Invisible fishhooks sank between her vertebrae, yanking her ramrod straight with a sharp pull. Instantly and violently aware that he was there.
Jada felt rather than saw the languid fluidity of his svelte body as he sidled up beside her and soundlessly set down his own Macallan. The Suit looked exactly as he had at their first and only meeting nearly a decade ago. Sharply dressed and handsome in that racially-ambiguous, vaguely-androgynous kind of way - reeking with a dizzying combination of danger and promise. Jada wasn’t surprised, but she still felt frozen and electrified – like a deer getting whiff of a tiger.
No, she gritted her teeth. Not a deer. Something with antlers and tusks.
She finished bringing the glass to her lips, and took as defiantly casual a swig as possible. He grinned wolfishly, catching her eyes in the mirror. She rolled hers in response.
“Nice flowers,” she quipped.
“So...?” Jada finally prompted, the blithe uncaring only slightly stilted.
“Need a favor,” he drawled, his tone a masterpiece of elaborate boredom.
Jada lifted her thick, arched eyebrows in sardonic questioning.
The Suit sighed. “Let’s just say, I dropped my keys down a sewer grate and you just so happen to have arms skinny enough to fish them out.” Jada continued looking at him, already exhausted with the metaphor. “And I really want them back,” he added as if that clarified everything.
The Suit looked at her as if she was being purposefully obtuse. “Because if not, my boss is going to have my head.”
She nearly choked. “Your boss?”
“You mean to tell me,” she hissed, her hand gripping so hard around the thick glass she thought for sure she was about to shatter it. “That I sold my soul to a devil, not the devil?”
The Suit snorted in amused disbelief. “You honestly thought the devil has time to personally broker every single little soul in the universe?
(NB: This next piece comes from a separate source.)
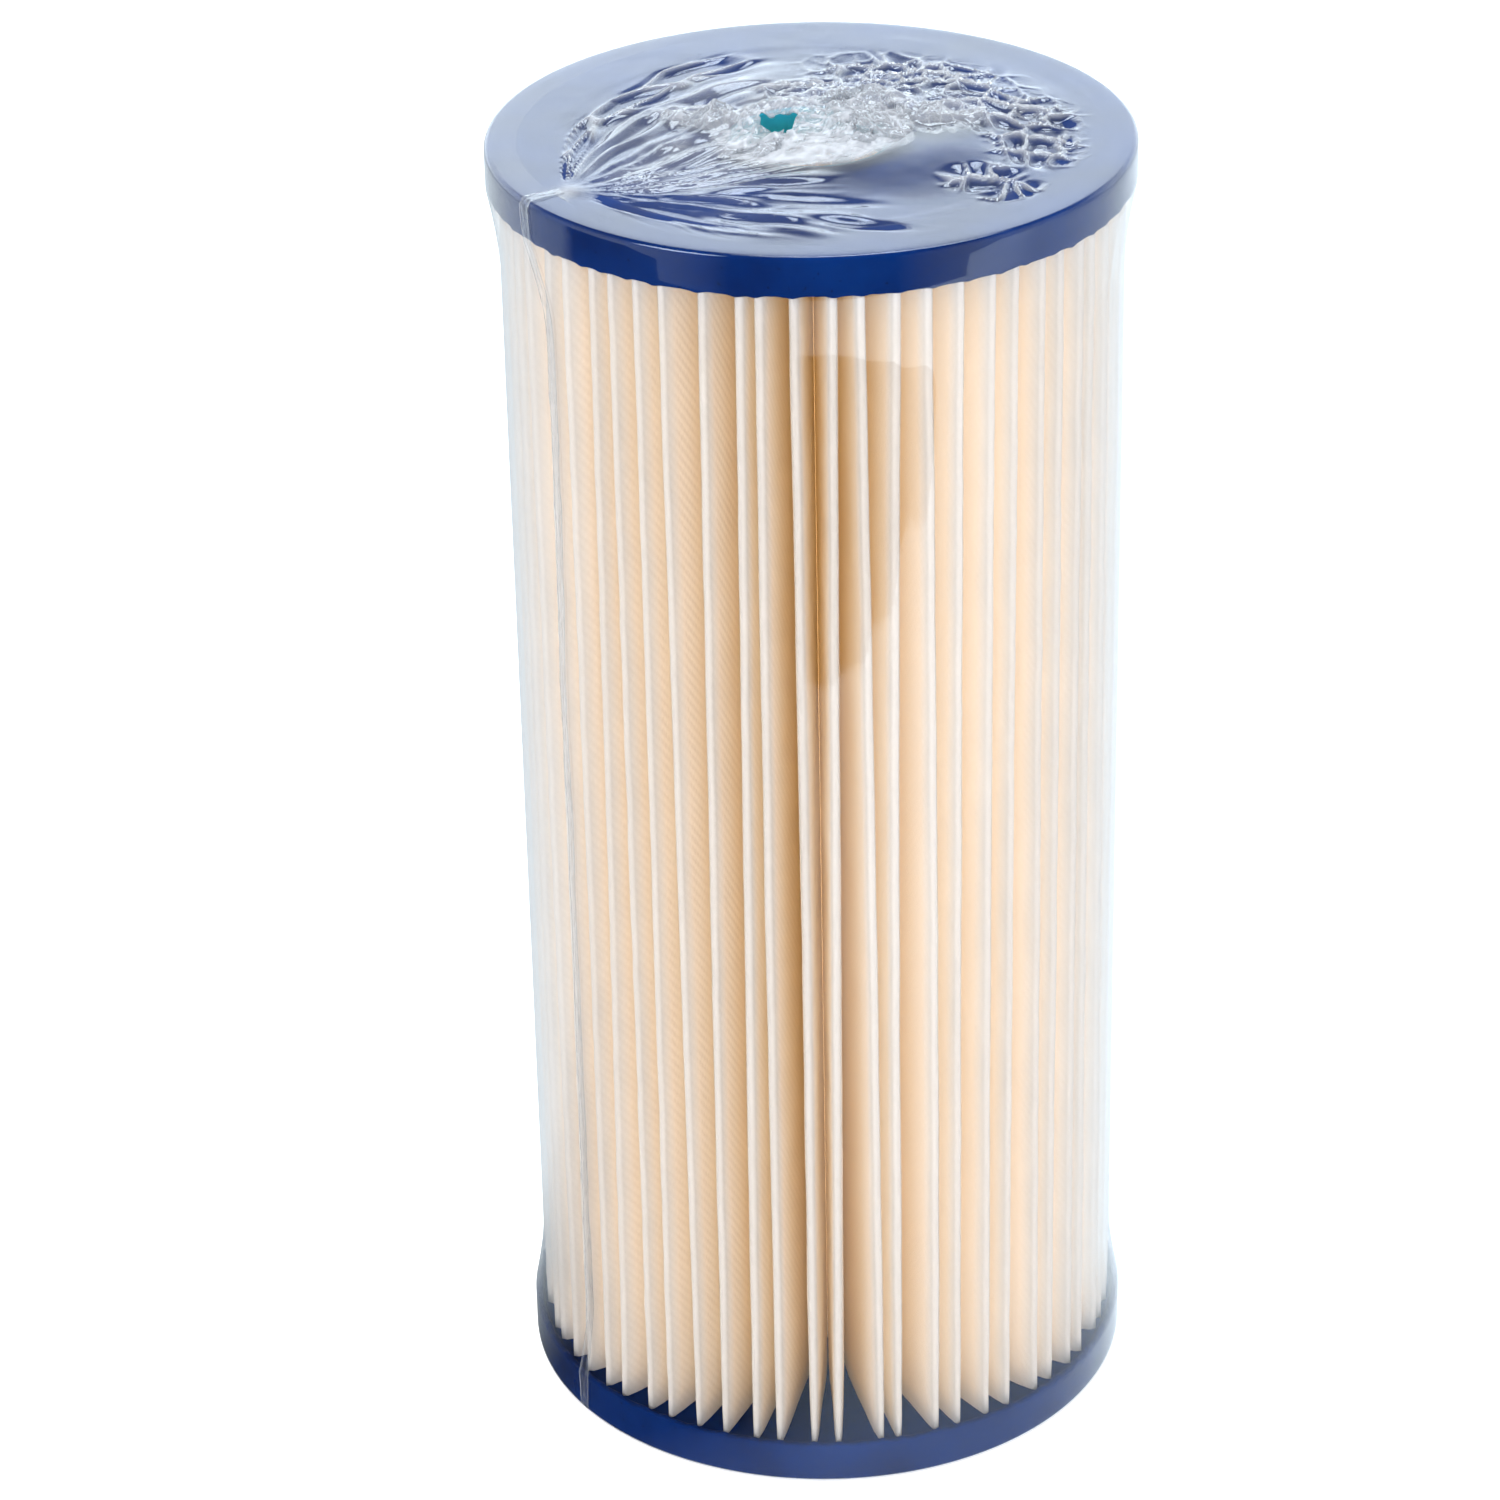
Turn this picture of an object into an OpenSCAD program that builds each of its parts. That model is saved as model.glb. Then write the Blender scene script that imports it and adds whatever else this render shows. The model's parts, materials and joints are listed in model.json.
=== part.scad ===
// Pleated water filter cartridge, open at both ends, in the shrink film it is sold in.
//
// Two round caps are cast over the ends of a folded sheet of filter media and of the
// slotted tube it stands round, so both are set into pockets in the caps. A clear film
// sleeve is shrunk over the whole: it hugs the pleats, folds over both rims and gathers
// round the holes in the caps.
//
// Millimetres. +Z runs along the axis, and the origin is the middle of the face that the
// cartridge stands on, with the film under it.

/* [Overall size] */
// Length over the outer faces of the two end caps
body_h = 247.65; // [230:0.05:260]
// Diameter of the end caps
cap_d = 114.3; // [113.2:0.1:118]

/* [End caps] */
// Diameter of the hole through each cap
bore_d = 28; // [24:0.5:32]
// Height of the top cap's rim
top_rim_h = 7.2; // [6.8:0.1:9]
// Height of the bottom cap's rim
bottom_rim_h = 8.2; // [6.8:0.1:9]
// How far the cast floor between the pleats lies below the rim
dish_depth = 1.6; // [0.8:0.1:1.8]
// Width of the lip round the cast floor
lip_w = 0.9; // [0.6:0.1:1]
// Diameter of the shallow recess in a cap's outer face
recess_d = 89; // [80:1:100]
// Depth of that recess
recess_depth = 0.6; // [0.2:0.1:1]
// Radius on the outer corner of a cap
corner_r = 0.9; // [0.5:0.1:1.2]
// How deep the pleats and the core tube are set into a cap
potting_depth = 3; // [1.5:0.5:3]

/* [Pleated media] */
// Number of pleats
pleat_count = 60; // [40:1:62]
// Diameter over the pleat tips
pleat_d = 110.4; // [106:0.2:110.4]
// Thickness of the sheet
sheet_t = 0.6; // [0.4:0.05:0.6]
// Width of the sheet's middle line across a tip fold
tip_fold_w = 1.5; // [1:0.1:2]
// Direction of the joint between the sheet's two edges
media_seam_azimuth = 90; // [0:3:357]
// How far the adhesive bead of that joint reaches out between the two flanks
seam_bead_reach = 4; // [2:0.5:8]

/* [Core tube] */
// Outer diameter of the core tube
core_d = 38; // [36:0.5:38]
// Wall thickness of the core tube
core_wall = 2; // [1.5:0.1:2.5]
// Windows round the tube
window_columns = 10; // [6:1:10]
// Windows along the tube
window_rows = 14; // [8:1:16]
// Width of a window
window_w = 7.5; // [4:0.5:8]
// Height of a window
window_h = 11; // [6:0.5:11]

/* [Shrink film] */
// Thickness of the film solids, which stand in for a much thinner film
film_t = 0.25; // [0.15:0.05:0.4]
// Height over which the film slopes in from a rim to the pleats
film_slope_h = 16; // [8:1:30]
// Width of the lengthwise lap weld
lap_w = 5; // [3:0.5:8]
// Direction of the lap weld
lap_azimuth = 215; // [0:1:359]
// Height of the gathered film round the top hole
gather_h = 3.6; // [1.5:0.1:6]
// How far the gathered film stays clear of the holes in the caps
gather_clearance = 1; // [0.5:0.5:3]

/* [Hidden] */
$fn = 96;

cap_r = cap_d / 2;
bore_r = bore_d / 2;
recess_r = recess_d / 2;
pleat_r = pleat_d / 2;
core_r = core_d / 2;

// Heights of the caps' outer faces, and of the ends of the media and core tube
bottom_face_z = film_t;
top_face_z = film_t + body_h;
bottom_floor_h = bottom_rim_h - dish_depth;
top_floor_h = top_rim_h - dish_depth;
media_z0 = bottom_face_z + bottom_floor_h - potting_depth;
media_z1 = top_face_z - top_floor_h + potting_depth;
media_h = media_z1 - media_z0;

// The sheet's middle line runs between these radii
fold_clearance = 0.3;
valley_r = core_r + fold_clearance + sheet_t / 2;
tip_r = pleat_r - sheet_t / 2;
pitch_a = 360 / pleat_count;
valley_half_w = PI * valley_r / pleat_count / 2;
tip_half_w = tip_fold_w / 2;
tip_drop = 0.6;

blue = [0.05, 0.25, 0.55];
cream = [0.95, 0.88, 0.76];
white = [0.93, 0.94, 0.93];
clear = [0.86, 0.90, 0.96, 0.35];

// ---- Geometry helpers ----

// A point at radius r in direction a, moved sideways by s
function polar(r, a, s = 0) = [r * cos(a) - s * sin(a), r * sin(a) + s * cos(a)];

// Points on an arc of radius r about c, from angle a0 to a1
function arc(c, r, a0, a1, steps = 5) =
    [for (i = [0:steps]) c + r * [cos(a0 + (a1 - a0) * i / steps), sin(a0 + (a1 - a0) * i / steps)]];

function reversed(list) = [for (i = [len(list) - 1:-1:0]) list[i]];

function unit(v) = v / norm(v);

// The left-hand normal of the step from p to q
function left_normal(p, q) = let (u = unit(q - p)) [-u[1], u[0]];

// An open line of points moved to its left by d, with mitred corners
function moved_left(pts, d) = [
    for (i = [0:len(pts) - 1])
        let (
            before = left_normal(pts[max(i - 1, 0)], pts[max(i, 1)]),
            after = left_normal(pts[min(i, len(pts) - 2)], pts[min(i + 1, len(pts) - 1)])
        )
        pts[i] + d * (before + after) / (1 + before * after)
];

// ---- End caps ----

// Half section of a cap: outer face down, cast floor and lip up
function cap_profile(rim_h) =
    let (floor_h = rim_h - dish_depth, lip_slope = 0.4, lip_r = 0.4)
    concat(
        [[bore_r, recess_depth], [recess_r - recess_depth, recess_depth], [recess_r, 0]],
        arc([cap_r - corner_r, corner_r], corner_r, -90, 0),
        arc([cap_r - lip_r, rim_h - lip_r], lip_r, 0, 90, 3),
        [[cap_r - lip_w, rim_h], [cap_r - lip_w - lip_slope, floor_h], [bore_r, floor_h]]
    );

module cap_blank(rim_h) {
    rotate_extrude() polygon(cap_profile(rim_h));
}

// What is cast into the caps: the folded sheet, its seam and the end of the core tube
module potted_ends() {
    pleat_prism(media_z0, media_h);
    seam_bead_prism(media_z0, media_h);
    translate([0, 0, media_z0]) tube(core_r, core_r - core_wall, media_h);
}

module tube(outer_r, inner_r, h) {
    rotate_extrude() translate([inner_r, 0]) square([outer_r - inner_r, h]);
}

module bottom_end_cap() {
    color(blue) difference() {
        translate([0, 0, bottom_face_z]) cap_blank(bottom_rim_h);
        potted_ends();
    }
}

module top_end_cap() {
    color(blue) difference() {
        translate([0, 0, top_face_z]) mirror([0, 0, 1]) cap_blank(top_rim_h);
        potted_ends();
    }
}

// ---- Pleated media ----

// Middle line of one pleat: out along one flank, over the tip fold and back
function pleat_line(a) = [
    polar(valley_r, a - pitch_a / 2, valley_half_w),
    polar(tip_r - tip_drop, a, -tip_half_w),
    polar(tip_r, a, -tip_half_w / 2),
    polar(tip_r, a, tip_half_w / 2),
    polar(tip_r - tip_drop, a, tip_half_w),
    polar(valley_r, a + pitch_a / 2, -valley_half_w)
];

// Middle line of the whole sheet, once round from the seam and back to it
sheet_line = [
    for (i = [0:pleat_count - 1]) each pleat_line(media_seam_azimuth + (i + 0.5) * pitch_a)
];

module pleat_prism(z, h) {
    half_t = sheet_t / 2;
    translate([0, 0, z]) linear_extrude(height = h)
        polygon(concat(moved_left(sheet_line, -half_t), reversed(moved_left(sheet_line, half_t))));
}

module pleated_media() {
    color(cream) pleat_prism(media_z0, media_h);
}

// The bead fills the gap between the two end flanks and wraps the sheet's two edges
module seam_bead_prism(z, h) {
    foot_half_w = valley_half_w + sheet_t / 2;
    first = sheet_line[0];
    last = sheet_line[len(sheet_line) - 1];
    first_out = unit(sheet_line[1] - first);
    last_out = unit(sheet_line[len(sheet_line) - 2] - last);
    foot_r = core_r + fold_clearance / 2;
    difference() {
        translate([0, 0, z]) linear_extrude(height = h) polygon([
            polar(foot_r, media_seam_azimuth, -foot_half_w),
            polar(foot_r, media_seam_azimuth, foot_half_w),
            polar(valley_r, media_seam_azimuth, foot_half_w),
            first,
            first + seam_bead_reach * first_out,
            last + seam_bead_reach * last_out,
            last,
            polar(valley_r, media_seam_azimuth, -foot_half_w)
        ]);
        pleat_prism(z, h);
    }
}

module media_seam_bead() {
    color(white) seam_bead_prism(media_z0, media_h);
}

// ---- Core tube ----

// One window's cutter, which passes through one wall of the tube
module window_cutter() {
    cutter_depth = core_wall + 2;
    translate([core_r - core_wall / 2, 0, 0])
        cube([cutter_depth, window_w, window_h], center = true);
}

module core_tube() {
    free_z0 = bottom_face_z + bottom_floor_h;
    free_h = top_face_z - top_floor_h - free_z0;
    row_h = free_h / window_rows;
    column_a = 360 / window_columns;
    color(white) difference() {
        translate([0, 0, media_z0]) tube(core_r, core_r - core_wall, media_h);
        for (row = [0:window_rows - 1], column = [0:window_columns - 1])
            translate([0, 0, free_z0 + (row + 0.5) * row_h])
                rotate([0, 0, (column + 0.5) * column_a])
                    window_cutter();
    }
}

// ---- Shrink film ----

// Radius and height of the film's inner side, from the bottom face to the top one
sleeve_line = [
    [cap_r, bottom_face_z],
    [cap_r, bottom_face_z + bottom_rim_h],
    [pleat_r, bottom_face_z + bottom_rim_h + film_slope_h],
    [pleat_r, top_face_z - top_rim_h - film_slope_h],
    [cap_r, top_face_z - top_rim_h],
    [cap_r, top_face_z]
];

// The sleeve's section: the line above, thickened outwards from inner_t to outer_t
module sleeve_section(inner_t, outer_t) {
    polygon(concat(
        [for (p = sleeve_line) p + [inner_t, 0]],
        [for (p = reversed(sleeve_line)) p + [outer_t, 0]]
    ));
}

module film_sleeve() {
    color(clear) rotate_extrude() sleeve_section(0, film_t);
}

module film_lap_weld() {
    lap_a = lap_w / cap_r * 180 / PI;
    color(clear) rotate([0, 0, lap_azimuth - lap_a / 2])
        rotate_extrude(angle = lap_a) sleeve_section(film_t, 2 * film_t);
}

// Height of the gathered film above the cap's face: a steep inner side, a crest near the
// hole and a long slope out to the edge of the recess
function gather_height(s) = film_t + gather_h * sin(180 * pow(s, 0.55)) * (1 - 0.45 * s);

module film_top_gather() {
    inner_r = bore_r + gather_clearance;
    steps = 14;
    mound = [
        for (i = [0:steps])
            [inner_r + (recess_r - inner_r) * i / steps, top_face_z + gather_height(i / steps)]
    ];
    outer_r = cap_r + film_t;
    color(clear) rotate_extrude() polygon(concat(
        mound,
        [
            [outer_r, top_face_z + film_t], [outer_r, top_face_z], [recess_r, top_face_z],
            [recess_r - recess_depth, top_face_z - recess_depth], [inner_r, top_face_z - recess_depth]
        ]
    ));
}

module film_bottom_gather() {
    inner_r = bore_r + gather_clearance;
    outer_r = cap_r + film_t;
    color(clear) rotate_extrude() polygon([
        [inner_r, 0], [outer_r, 0], [outer_r, bottom_face_z], [recess_r, bottom_face_z],
        [recess_r - recess_depth, bottom_face_z + recess_depth],
        [inner_r, bottom_face_z + recess_depth]
    ]);
}

top_end_cap();
bottom_end_cap();
pleated_media();
media_seam_bead();
core_tube();
film_sleeve();
film_lap_weld();
film_top_gather();
film_bottom_gather();
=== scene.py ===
"""Looks of a pleated filter cartridge in shrink film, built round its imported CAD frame.

Lengths are worked out in millimetres and go into the meshes in metres. Directions are
azimuths in degrees about the cartridge's axis, counted from +X towards +Y, so that the
side that faces the viewer is at 270.
"""

import json
import logging
import math
from dataclasses import dataclass, field
from enum import Enum

import bpy
import numpy as np
from mathutils import Matrix, Vector


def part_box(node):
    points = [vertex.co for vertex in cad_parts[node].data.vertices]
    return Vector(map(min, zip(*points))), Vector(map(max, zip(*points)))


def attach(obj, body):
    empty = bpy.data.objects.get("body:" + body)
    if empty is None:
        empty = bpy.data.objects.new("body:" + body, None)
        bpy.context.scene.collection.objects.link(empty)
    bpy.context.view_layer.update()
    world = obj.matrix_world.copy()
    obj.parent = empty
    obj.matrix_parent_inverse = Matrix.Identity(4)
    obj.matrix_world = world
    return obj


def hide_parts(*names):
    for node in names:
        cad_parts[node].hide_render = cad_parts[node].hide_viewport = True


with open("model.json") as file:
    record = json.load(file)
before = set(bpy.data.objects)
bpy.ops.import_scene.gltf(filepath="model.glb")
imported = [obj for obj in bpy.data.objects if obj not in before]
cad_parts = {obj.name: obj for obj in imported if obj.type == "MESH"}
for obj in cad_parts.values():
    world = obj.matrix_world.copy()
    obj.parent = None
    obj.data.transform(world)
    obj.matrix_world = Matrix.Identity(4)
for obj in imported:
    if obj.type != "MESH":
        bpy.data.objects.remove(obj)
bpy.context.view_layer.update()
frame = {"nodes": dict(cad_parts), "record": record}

MM = 0.001
LOG = logging.getLogger("cartridge")

Place = tuple[float, float, float]
Colour = tuple[float, float, float, float]
Socket = bpy.types.NodeSocket
Value = object  # a socket, a number, or a colour or vector as a tuple


class Slot(Enum):
    """The record's material slots, by name."""

    CAPS = "end_caps"
    MEDIA = "media"
    SEAM = "seam_adhesive"
    FILM = "film"


# ---------------------------------------------------------------------------
# Noise, as whole arrays
# ---------------------------------------------------------------------------


def lattice_hash(i: np.ndarray, j: np.ndarray, seed: int) -> np.ndarray:
    """A repeatable number from 0 to 1 for each point of a whole-number lattice.

    Args:
        i: Lattice columns.
        j: Lattice rows.
        seed: Chooses one of many lattices.

    Returns:
        The numbers, in the shape of i and j.
    """
    h = i.astype(np.int64) * 374761393 + j.astype(np.int64) * 668265263 + seed * 1274126177
    h = (h ^ (h >> 13)) * 1274126177 & 0xFFFFFFFF
    h = (h ^ (h >> 16)) & 0xFFFF
    return h / 65535.0


def gradient_noise(x: np.ndarray, y: np.ndarray, seed: int) -> np.ndarray:
    """Smooth noise from about -1 to 1 with features about one unit across.

    Each lattice corner has a random slope. A point takes the four slopes round it, each
    times the way from its corner, blended by the curve 6t^5 - 15t^4 + 10t^3.

    Args:
        x: First coordinate.
        y: Second coordinate.
        seed: Chooses one of many noises.

    Returns:
        The noise, in the shape of x and y.
    """
    x, y = np.broadcast_arrays(x, y)
    i, j = np.floor(x), np.floor(y)
    u, v = x - i, y - j
    total = np.zeros(x.shape)
    fade_u, fade_v = (t * t * t * (t * (t * 6 - 15) + 10) for t in (u, v))
    for di in (0, 1):
        for dj in (0, 1):
            angle = lattice_hash(i + di, j + dj, seed) * 2 * math.pi
            slope = np.cos(angle) * (u - di) + np.sin(angle) * (v - dj)
            weight = (fade_u if di else 1 - fade_u) * (fade_v if dj else 1 - fade_v)
            total += slope * weight
    return total * 1.5


def layered_noise(x: np.ndarray, y: np.ndarray, seed: int, octaves: int = 4) -> np.ndarray:
    """Noise with ever finer detail: each layer is twice as fine and half as strong.

    Args:
        x: First coordinate.
        y: Second coordinate.
        seed: Chooses one of many noises.
        octaves: Number of layers.

    Returns:
        The noise, in the shape of x and y.
    """
    return sum(
        gradient_noise(x * 2**k, y * 2**k, seed + k) * 0.5**k for k in range(octaves)
    )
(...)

Please.”
“No,” she answered firmly.
“Afraid I can’t accept that.”
“You’re the only one left...”
“... that I can offer this to,” he finished, reaching inside his suit jacket. Jada involuntarily pivoted towards him as he uncurled his fist. In his palm sat a pearly globe about twice the size of a marble.
The edges of the vague void inside her seared like a blister. She was standing at the edge of that canyon and was awed by its enormity as if for the first time. The heavy, sticky weight of missing… of longing… fell on her with the immediacy of humidity and gave her vertigo. She knew what it was.
Everything she’d gained back was suddenly found wanting against everything she’d given up. In a trance, she brushed her fingers against it. Joy, pure joy, pierced her like a bullet, like a thunderbolt, and she wept openly and unashamed at the bliss of that fraction of a second. Still hiccuping, Jada gulped down the rest of the whiskey and slammed the glass on the bar.
The Suit tucked the reliquary back inside his jacket, waving away the mildly concerned and confused bartender. He waited with wordless patience for Jada to regain her composure. “So we have a deal?” he asked, pushing his own untouched tumbler towards her. The gesture might have been confused with graciousness if he hadn’t looked so damn pleased with himself.
Jada glanced up at her reflection. She took in her ruined mascara and the harrowing hunger carved across her face for a heartbeat. Maybe less. “Dirty pool,” Jada answered flatly.
“Ain’t that always the way?” he agreed.
Jada snorted. She downed the proffered whiskey and tried to ignore how The Suit’s smug grin looked more relieved than triumphant as she did so.